The Lancaster House Agreement and the forming of Zimbabwe, also didn't have much effect on the Theatre, apart from the easing of sanctions, etc. The only notable incident was when the independence celebrations were held, many visiting diplomats booked tickets for the Reps Theatre and hardly any showed up.

==Today==
Since its founding, the theatre has produced over 725 of its own shows.

It has had to grapple with
- high costs of production
- members leaving for overseas
- the difficulty of effective advertising
- the difficulty of replacing and updating light fitting/bulbs and curtains
- high costs of rights to perform shows with a dwindling income from reduced audiences.
- a 'culture of fear' that restricts what can be said about the government

However, the theatre still manages to produce about six or seven plays per year and has absolutely no plans of slowing down.

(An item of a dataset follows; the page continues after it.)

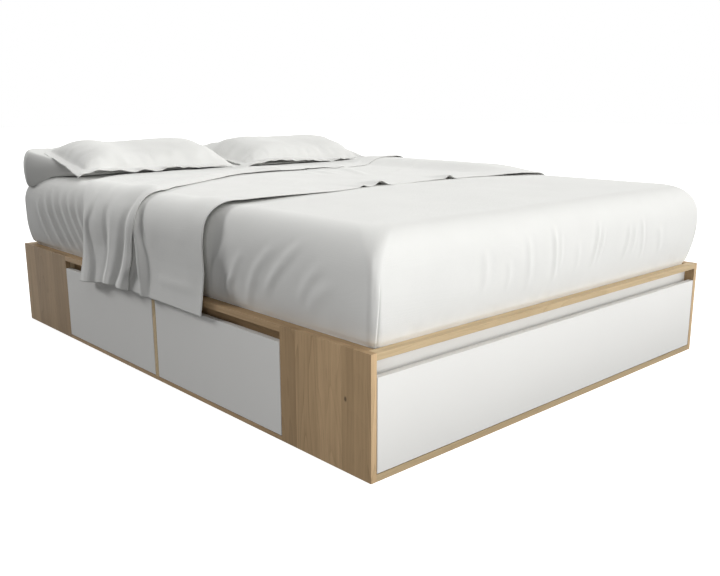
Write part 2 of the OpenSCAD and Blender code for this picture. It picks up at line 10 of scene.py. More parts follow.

The theater has always been a cultural melting pot for Zimbabweans and visitors alike, and a number of Reps members have gone on to find fame and fortune abroad.

==Repteens==
Repteens was founded in August 1960 as the 'young people's company' at Reps Theatre. Repteens was given the objective of training young people in the Art of Theatre. It is open to people aged between 13 and 19 years and is run by an experienced theatre director/teacher. Its members are often recruited for use in Reps' major productions and the company will occasionally put on its own productions.

Many former members of Repteens have pursued a career in theatre – the most notable is the famed Over the Edge Company, which has won great recognition and awards for its productions in London and Edinburgh.